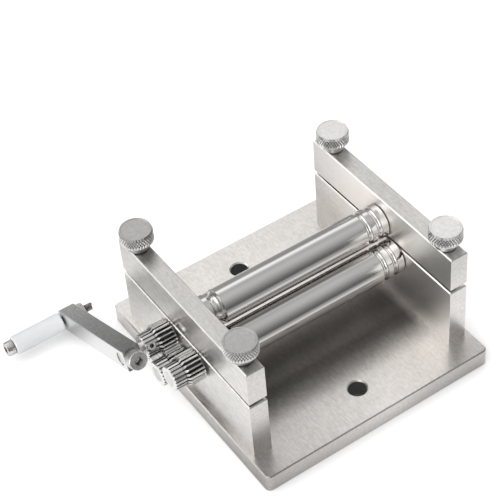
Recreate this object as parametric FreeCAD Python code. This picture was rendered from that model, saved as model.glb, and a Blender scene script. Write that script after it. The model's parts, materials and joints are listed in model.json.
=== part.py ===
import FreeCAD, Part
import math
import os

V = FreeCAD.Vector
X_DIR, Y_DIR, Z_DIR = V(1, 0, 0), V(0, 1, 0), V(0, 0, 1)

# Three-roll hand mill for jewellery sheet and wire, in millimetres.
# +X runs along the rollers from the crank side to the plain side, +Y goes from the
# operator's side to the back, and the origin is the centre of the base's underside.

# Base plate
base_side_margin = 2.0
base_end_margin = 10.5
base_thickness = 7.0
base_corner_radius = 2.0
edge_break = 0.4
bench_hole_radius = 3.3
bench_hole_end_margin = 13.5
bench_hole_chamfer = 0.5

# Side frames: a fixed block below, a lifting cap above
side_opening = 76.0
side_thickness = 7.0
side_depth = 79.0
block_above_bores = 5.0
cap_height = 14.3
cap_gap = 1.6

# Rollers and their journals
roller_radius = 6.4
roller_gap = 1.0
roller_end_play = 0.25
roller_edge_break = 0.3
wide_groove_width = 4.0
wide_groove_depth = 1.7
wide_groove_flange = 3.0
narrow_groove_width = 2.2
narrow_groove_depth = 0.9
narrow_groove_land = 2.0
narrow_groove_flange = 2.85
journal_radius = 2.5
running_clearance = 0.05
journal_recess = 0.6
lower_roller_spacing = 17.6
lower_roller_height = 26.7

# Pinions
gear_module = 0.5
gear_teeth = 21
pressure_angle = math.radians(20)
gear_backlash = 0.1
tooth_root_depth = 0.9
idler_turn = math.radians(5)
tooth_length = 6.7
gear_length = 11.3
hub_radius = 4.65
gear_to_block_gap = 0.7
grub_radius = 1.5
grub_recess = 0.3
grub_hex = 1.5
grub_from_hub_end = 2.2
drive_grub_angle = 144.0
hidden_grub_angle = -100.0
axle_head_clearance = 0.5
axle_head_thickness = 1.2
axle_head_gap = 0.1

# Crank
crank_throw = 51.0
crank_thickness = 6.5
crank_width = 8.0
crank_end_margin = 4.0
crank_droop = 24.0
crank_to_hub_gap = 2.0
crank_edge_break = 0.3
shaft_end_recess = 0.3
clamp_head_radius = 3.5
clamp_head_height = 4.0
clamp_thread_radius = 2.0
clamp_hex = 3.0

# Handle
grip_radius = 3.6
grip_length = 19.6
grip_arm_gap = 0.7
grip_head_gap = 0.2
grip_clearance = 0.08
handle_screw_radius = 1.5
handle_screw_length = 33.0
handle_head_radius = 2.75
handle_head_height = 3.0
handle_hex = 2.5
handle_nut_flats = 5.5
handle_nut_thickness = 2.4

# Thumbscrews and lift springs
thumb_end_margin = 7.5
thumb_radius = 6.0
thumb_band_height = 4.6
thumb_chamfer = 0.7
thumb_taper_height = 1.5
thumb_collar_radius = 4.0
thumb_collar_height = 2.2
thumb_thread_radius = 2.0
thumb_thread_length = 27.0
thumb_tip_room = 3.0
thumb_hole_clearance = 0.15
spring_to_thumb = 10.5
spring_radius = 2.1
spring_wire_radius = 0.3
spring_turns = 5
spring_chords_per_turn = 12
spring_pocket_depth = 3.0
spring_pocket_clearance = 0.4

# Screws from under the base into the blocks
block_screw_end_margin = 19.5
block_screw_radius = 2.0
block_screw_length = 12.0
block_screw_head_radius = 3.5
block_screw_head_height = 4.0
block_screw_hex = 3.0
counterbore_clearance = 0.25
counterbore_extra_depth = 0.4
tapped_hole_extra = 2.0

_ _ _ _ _

Exercise:
Extract the listing in its entirety and repeat it exactly.

Task solution:
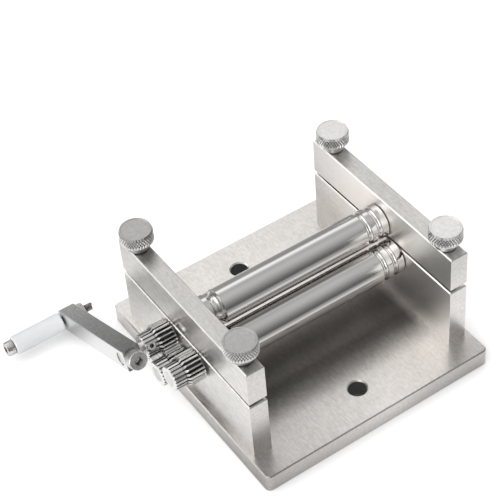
Recreate this object as parametric FreeCAD Python code. This picture was rendered from that model, saved as model.glb, and a Blender scene script. Write that script after it. The model's parts, materials and joints are listed in model.json.
=== part.py ===
import FreeCAD, Part
import math
import os

V = FreeCAD.Vector
X_DIR, Y_DIR, Z_DIR = V(1, 0, 0), V(0, 1, 0), V(0, 0, 1)

# Three-roll hand mill for jewellery sheet and wire, in millimetres.
# +X runs along the rollers from the crank side to the plain side, +Y goes from the
# operator's side to the back, and the origin is the centre of the base's underside.

# Base plate
base_side_margin = 2.0
base_end_margin = 10.5
base_thickness = 7.0
base_corner_radius = 2.0
edge_break = 0.4
bench_hole_radius = 3.3
bench_hole_end_margin = 13.5
bench_hole_chamfer = 0.5

# Side frames: a fixed block below, a lifting cap above
side_opening = 76.0
side_thickness = 7.0
side_depth = 79.0
block_above_bores = 5.0
cap_height = 14.3
cap_gap = 1.6

# Rollers and their journals
roller_radius = 6.4
roller_gap = 1.0
roller_end_play = 0.25
roller_edge_break = 0.3
wide_groove_width = 4.0
wide_groove_depth = 1.7
wide_groove_flange = 3.0
narrow_groove_width = 2.2
narrow_groove_depth = 0.9
narrow_groove_land = 2.0
narrow_groove_flange = 2.85
journal_radius = 2.5
running_clearance = 0.05
journal_recess = 0.6
lower_roller_spacing = 17.6
lower_roller_height = 26.7

# Pinions
gear_module = 0.5
gear_teeth = 21
pressure_angle = math.radians(20)
gear_backlash = 0.1
tooth_root_depth = 0.9
idler_turn = math.radians(5)
tooth_length = 6.7
gear_length = 11.3
hub_radius = 4.65
gear_to_block_gap = 0.7
grub_radius = 1.5
grub_recess = 0.3
grub_hex = 1.5
grub_from_hub_end = 2.2
drive_grub_angle = 144.0
hidden_grub_angle = -100.0
axle_head_clearance = 0.5
axle_head_thickness = 1.2
axle_head_gap = 0.1

# Crank
crank_throw = 51.0
crank_thickness = 6.5
crank_width = 8.0
crank_end_margin = 4.0
crank_droop = 24.0
crank_to_hub_gap = 2.0
crank_edge_break = 0.3
shaft_end_recess = 0.3
clamp_head_radius = 3.5
clamp_head_height = 4.0
clamp_thread_radius = 2.0
clamp_hex = 3.0

# Handle
grip_radius = 3.6
grip_length = 19.6
grip_arm_gap = 0.7
grip_head_gap = 0.2
grip_clearance = 0.08
handle_screw_radius = 1.5
handle_screw_length = 33.0
handle_head_radius = 2.75
handle_head_height = 3.0
handle_hex = 2.5
handle_nut_flats = 5.5
handle_nut_thickness = 2.4

# Thumbscrews and lift springs
thumb_end_margin = 7.5
thumb_radius = 6.0
thumb_band_height = 4.6
thumb_chamfer = 0.7
thumb_taper_height = 1.5
thumb_collar_radius = 4.0
thumb_collar_height = 2.2
thumb_thread_radius = 2.0
thumb_thread_length = 27.0
thumb_tip_room = 3.0
thumb_hole_clearance = 0.15
spring_to_thumb = 10.5
spring_radius = 2.1
spring_wire_radius = 0.3
spring_turns = 5
spring_chords_per_turn = 12
spring_pocket_depth = 3.0
spring_pocket_clearance = 0.4

# Screws from under the base into the blocks
block_screw_end_margin = 19.5
block_screw_radius = 2.0
block_screw_length = 12.0
block_screw_head_radius = 3.5
block_screw_head_height = 4.0
block_screw_hex = 3.0
counterbore_clearance = 0.25
counterbore_extra_depth = 0.4
tapped_hole_extra = 2.0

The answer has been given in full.